Em tempo (5): enquanto isso, aqui em Alvorada a União das Associações de Moradores de Alvorada (Uama) e o Coletivo Anti-racismo Minervino de Oliveira estarão oferecendo debate sobre a importância do ingresso ao curso superior para as classes populares e a construção de cursinho pré-vestibular. Além de debater no evento e incentivar a iniciativa, cederei algumas horas semanais para viabilizar o projeto. Quem sabe lecionando geografia, filosofia ou sociologia…

Em tempo (6): a nova mesa diretora, presidida pelo Vereador Darci Barth (PMDB) começou com o pé direito: cortou 82% dos cargos em comissão e outros cortes, priorizando concluir a obra de sua sede própria, mas pode mais. Quem sabe, a extinção definitiva do pagamento das diárias para Porto Alegre? E em respeito ao princípio da laicidade, que tal o fim da leitura das orações e da Bíblia Sagrada, no começo das sessões?
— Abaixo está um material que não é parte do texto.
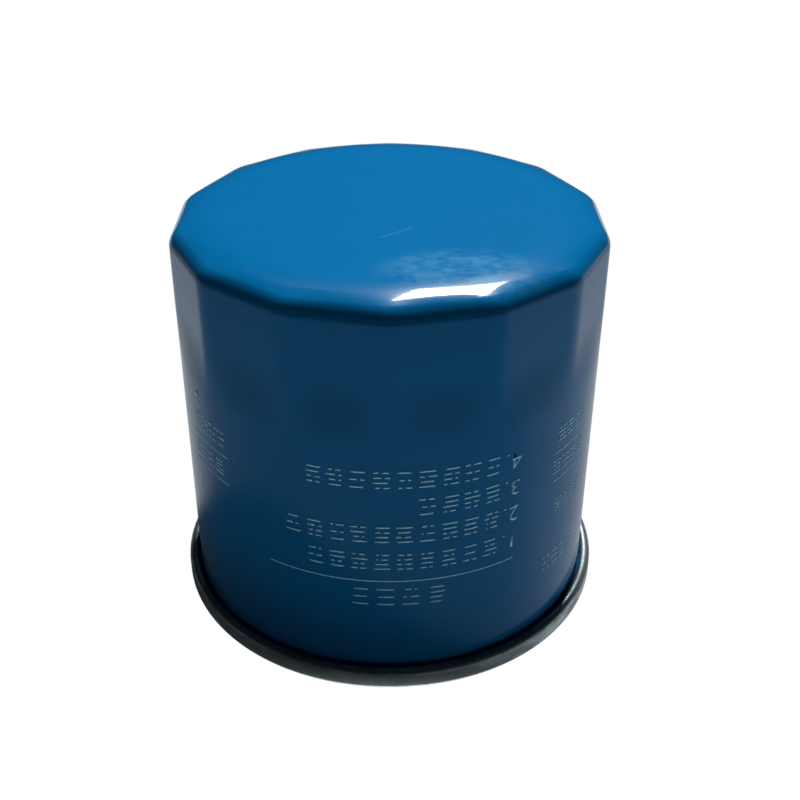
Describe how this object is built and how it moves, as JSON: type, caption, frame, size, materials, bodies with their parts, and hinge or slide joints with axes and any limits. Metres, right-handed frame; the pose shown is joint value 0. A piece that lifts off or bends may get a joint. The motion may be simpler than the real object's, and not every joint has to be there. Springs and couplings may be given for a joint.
{
  "type": "spin-on oil filter",
  "caption": "Round painted steel can with a fluted, crowned end, rolled seam, rubber face gasket, threaded base plate, and a pleated element with its valves inside.",
  "frame": {"origin": "centre of the gasket's sealing face, on the thread's axis, where the filter stands", "axes": "+Z along the thread's axis from the gasket up to the crowned end; a flute ridge faces -Y"},
  "size_m": [0.08, 0.08, 0.075],
  "materials": {
    "blue_paint": "gloss",
    "seam_steel": "scuffed dark coating",
    "compound": "matte",
    "gasket_rubber": "satin",
    "plate_steel": "plated",
    "valve_rubber": "matte",
    "cap_steel": "tinplate",
    "potting": "matte",
    "media_paper": "pleated paper",
    "seal_rubber": "matte",
    "spring_steel": "drawn wire"
  },
  "bodies": {
    "canister": {"can": "blue_paint", "seam_cover": "seam_steel", "seam_compound": "compound", "sealing_gasket": "gasket_rubber", "base_plate": "plate_steel", "spot_welds": "plate_steel", "drainback_collar": "valve_rubber", "drainback_flap": "valve_rubber", "support_spring": "spring_steel"},
    "drainback_valve": {"drainback_lip": "valve_rubber"},
    "element": {"lower_end_cap": "cap_steel", "lower_potting": "potting", "centre_tube": "cap_steel", "filter_media": "media_paper", "media_seam_clip": "cap_steel", "upper_potting": "potting", "upper_end_cap": "cap_steel", "bypass_cage": "cap_steel", "bypass_spring": "spring_steel", "spring_seat": "cap_steel"},
    "bypass_valve": {"bypass_poppet": "cap_steel", "bypass_seal": "seal_rubber"}
  },
  "joints": [
    {"name": "element_lift", "type": "slide", "parent": "canister", "child": "element", "axis": [0, 0, 1], "range_m": [0, 0.0015], "stiffness_N_per_m": 4000, "springref_m": -0.005, "deforming": ["support_spring"]},
    {"name": "bypass_open", "type": "slide", "parent": "element", "child": "bypass_valve", "axis": [0, 0, -1], "range_m": [0, 0.0035], "stiffness_N_per_m": 1500, "springref_m": -0.005, "deforming": ["bypass_spring"]},
    {"name": "drainback_lift", "type": "slide", "parent": "canister", "child": "drainback_valve", "axis": [0, 0, 1], "range_m": [0, 0.0016], "stiffness_N_per_m": 300, "springref_m": -0.001, "deforming": ["drainback_flap"]}
  ]
}
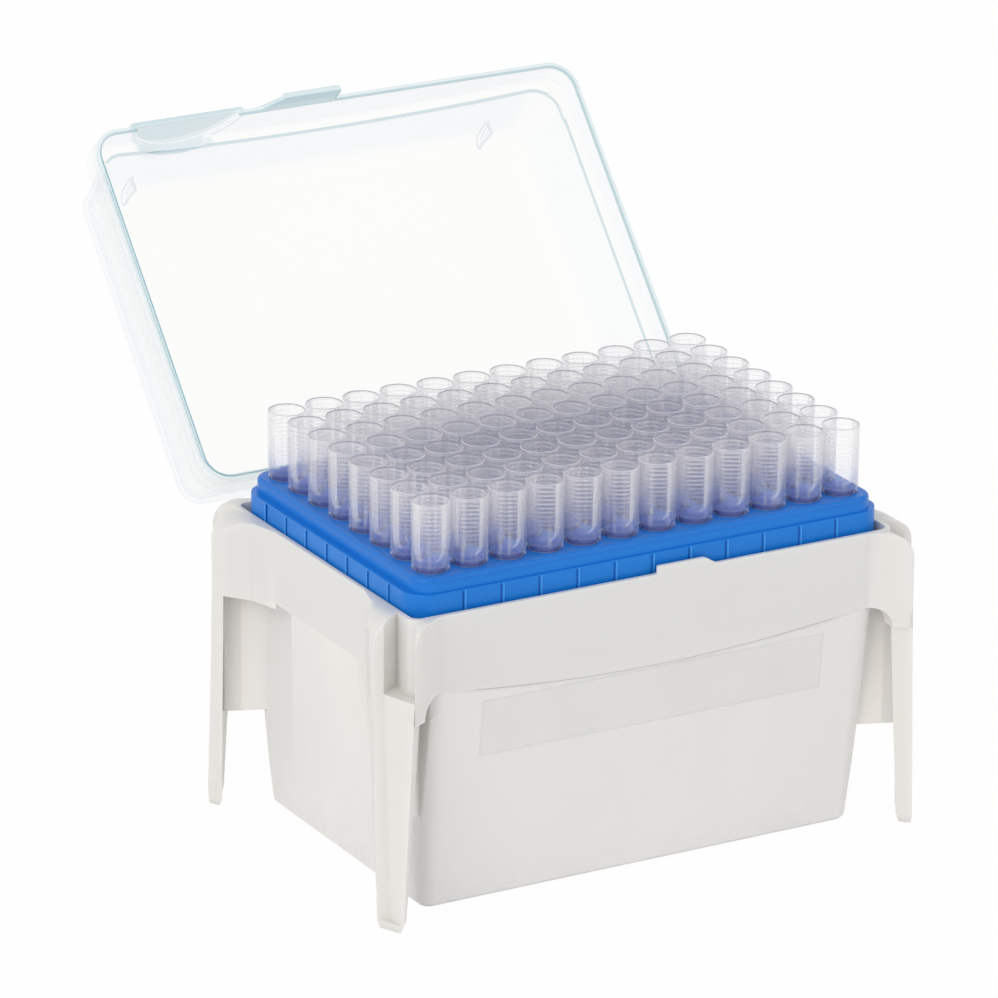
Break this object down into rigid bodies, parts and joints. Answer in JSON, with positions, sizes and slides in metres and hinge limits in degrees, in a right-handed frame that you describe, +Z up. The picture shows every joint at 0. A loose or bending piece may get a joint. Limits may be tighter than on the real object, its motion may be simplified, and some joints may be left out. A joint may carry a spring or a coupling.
{
  "type": "box of pipette tips",
  "caption": "Hinged rack of clear pipette tips: a blue plate with a grid of tips in a white box on four corner legs, under a clear lid that swings open.",
  "frame": {"origin": "centre of the tub's underside, on the plane the legs stand on", "axes": "+Z up; +X along the rows of twelve tips; +Y towards the hinge at the back"},
  "size_m": [0.1306, 0.1628, 0.1365],
  "materials": {
    "box_white": "white polypropylene, fine matt skin",
    "plate_blue": "blue polypropylene, smooth",
    "tip_clear": "clear polypropylene, slightly milky",
    "lid_clear": "clear polystyrene, glossy",
    "label_film": "thin blank film"
  },
  "bodies": {
    "base": {"rack_box": "box_white", "tip_plate": "plate_blue", "label": "label_film", "tips_column_1": "tip_clear", "tips_column_2": "tip_clear", "tips_column_3": "tip_clear", "tips_column_4": "tip_clear", "tips_column_5": "tip_clear", "tips_column_6": "tip_clear", "tips_column_7": "tip_clear", "tips_column_8": "tip_clear", "tips_column_9": "tip_clear", "tips_column_10": "tip_clear", "tips_column_11": "tip_clear", "tips_column_12": "tip_clear"},
    "lid": {"lid": "lid_clear"}
  },
  "joints": [
    {"name": "lid_hinge", "type": "hinge", "parent": "base", "child": "lid", "pos_m": [0, 0.0448, 0.068], "axis": [1, 0, 0], "range_deg": [0, 131.8]}
  ]
}
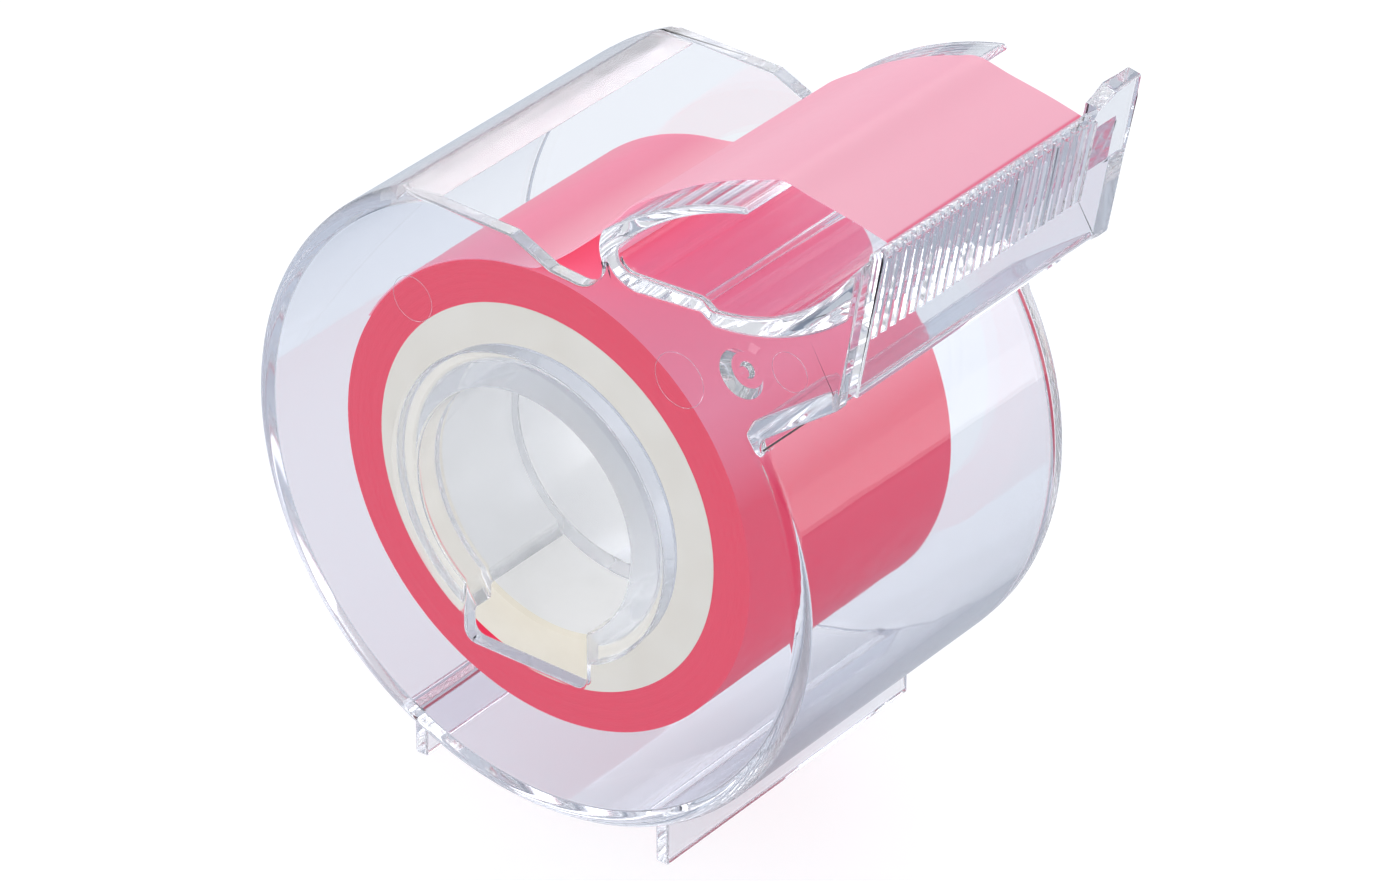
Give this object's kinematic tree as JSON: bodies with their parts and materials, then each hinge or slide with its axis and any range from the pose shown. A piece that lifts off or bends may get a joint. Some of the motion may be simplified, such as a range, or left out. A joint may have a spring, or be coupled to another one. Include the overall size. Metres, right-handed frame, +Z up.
{
  "type": "adhesive tape dispenser",
  "caption": "Round clear snap-together hand dispenser holding a wide roll of pink self-adhesive tape, with a C-shaped guide, a ribbed saw-tooth cutter plate and straight feet.",
  "frame": {"origin": "on the resting plane under the feet, below the middle of the outline and at mid width", "axes": "+X towards the cutter, +Y towards the removable cover, +Z up; the roll turns about a line along Y"},
  "size_m": [0.0634, 0.035, 0.067],
  "materials": {
    "clear_case": "clear moulded polystyrene",
    "clear_cover": "clear moulded polystyrene",
    "core": "matt moulded, grey white",
    "tape": "matt tinted film, wound",
    "film": "single layer of matt tinted film"
  },
  "bodies": {
    "case": {"side_wall": "clear_case", "rim_band": "clear_case", "tape_guide": "clear_case", "hub_sleeve": "clear_case", "foot_front": "clear_case", "foot_rear": "clear_case", "tape_lead": "film"},
    "cover": {"cover_wall": "clear_cover", "cutter_plate": "clear_cover", "cover_hub": "clear_cover"},
    "roll": {"core": "core", "tape_roll": "tape"}
  },
  "joints": [
    {"name": "roll_spin", "type": "hinge", "parent": "case", "child": "roll", "pos_m": [-0.00315, 0, 0.03013], "axis": [0, 1, 0], "continuous": true},
    {"name": "cover_pull", "type": "slide", "parent": "case", "child": "cover", "axis": [0, 1, 0], "range_m": [0, 0.04]}
  ]
}
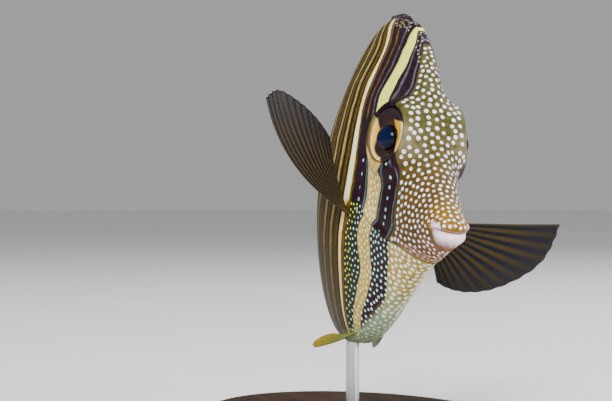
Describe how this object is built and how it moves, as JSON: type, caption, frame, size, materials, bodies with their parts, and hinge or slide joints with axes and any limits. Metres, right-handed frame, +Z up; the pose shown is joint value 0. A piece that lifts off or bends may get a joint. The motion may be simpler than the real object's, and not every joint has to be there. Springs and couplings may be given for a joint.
{
  "type": "sailfin tang on a display stand",
  "caption": "Life-size still model of a half-grown sailfin tang turning to its left, fins folded low, held over an oval base by one short rod.",
  "frame": {"origin": "middle of the underside of the stand's base", "axes": "+Z up; the fish's head points along -Y, its left side is towards +X"},
  "size_m": [0.0889, 0.1385, 0.0998],
  "materials": {
    "skin": "wet, finely scaled skin, olive brown with pale dots and cream and dark bands",
    "fin": "thin, half-clear membrane with raised rays",
    "eye": "polished, clear",
    "tail_spine": "smooth, bone white",
    "stand_wood": "dark walnut, satin",
    "stand_steel": "brushed"
  },
  "bodies": {
    "root": {"head": "skin", "torso": "skin", "peduncle": "skin", "dorsal_fin": "fin", "anal_fin": "fin", "caudal_fin": "fin", "pectoral_fin_left": "fin", "pectoral_fin_right": "fin", "pelvic_fin_left": "fin", "pelvic_fin_right": "fin", "eye_left": "eye", "eye_right": "eye", "tail_spine_left": "tail_spine", "tail_spine_right": "tail_spine", "stand_base": "stand_wood", "stand_rod": "stand_steel"}
  },
  "joints": []
}
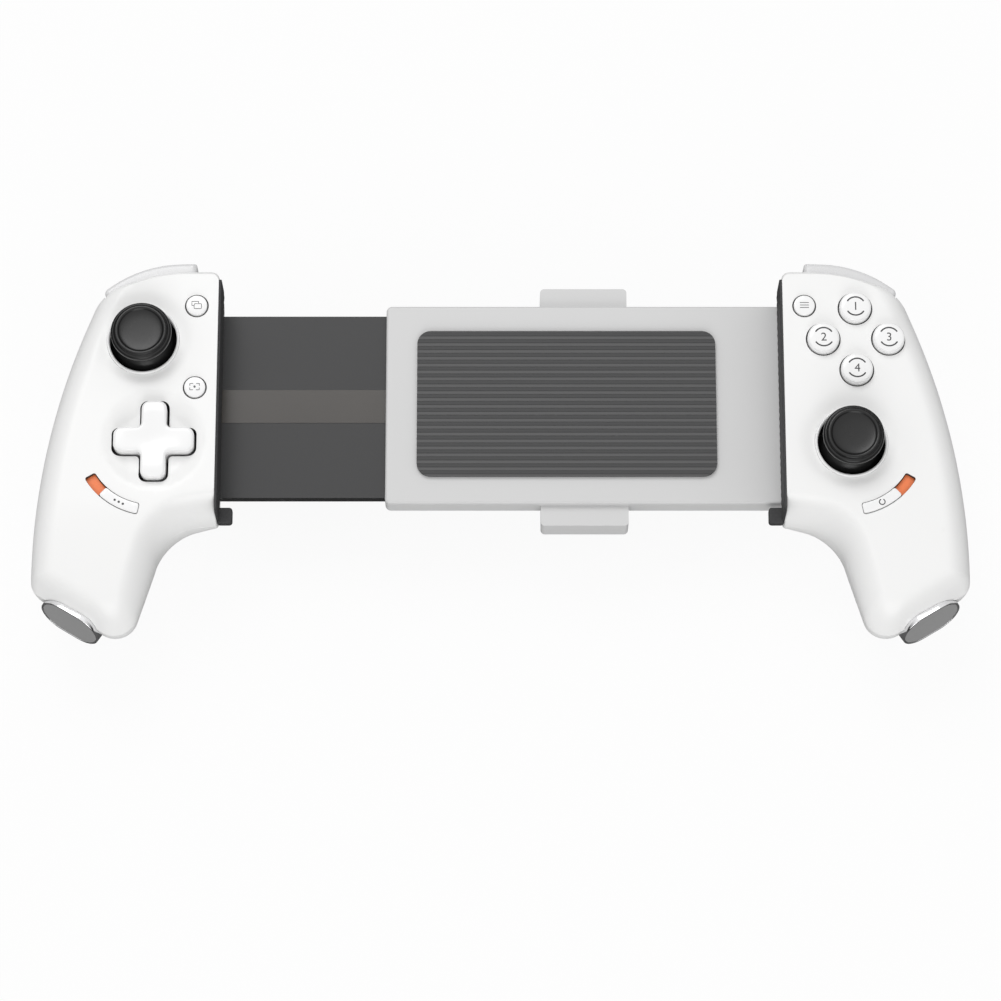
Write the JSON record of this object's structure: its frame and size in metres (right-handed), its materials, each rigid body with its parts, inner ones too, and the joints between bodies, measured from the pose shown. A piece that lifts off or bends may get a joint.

Se é para ter alguma ideia antes de iniciarem as sessões, que tal uma reflexão filosófica?

Em tempo (7): diante da informação de que, na Câmara de Vereadores, o nepotismo reina em alguns gabinetes, cabe relembrar o conteúdo da 13ª Súmula Vinculante do Supremo Tribunal Federal de agosto de 2008: “a nomeação de cônjuge, companheiro ou parente em linha reta, colateral ou por afinidade, até o terceiro grau, inclusive, da autoridade nomeante ou de servidor da mesma pessoa jurídica, investido em cargo de direção, chefia ou assessoramento, para o exercício de cargo em comissão ou de confiança, ou, ainda, de função gratificada na Administração Pública direta e indireta, em qualquer dos Poderes da União, dos Estados, do Distrito Federal e dos municípios, compreendido o ajuste mediante designações recíprocas, viola a Constituição Federal”. Aguardaremos todas as medidas cabíveis; diante da negativa, esta coluna será implacável.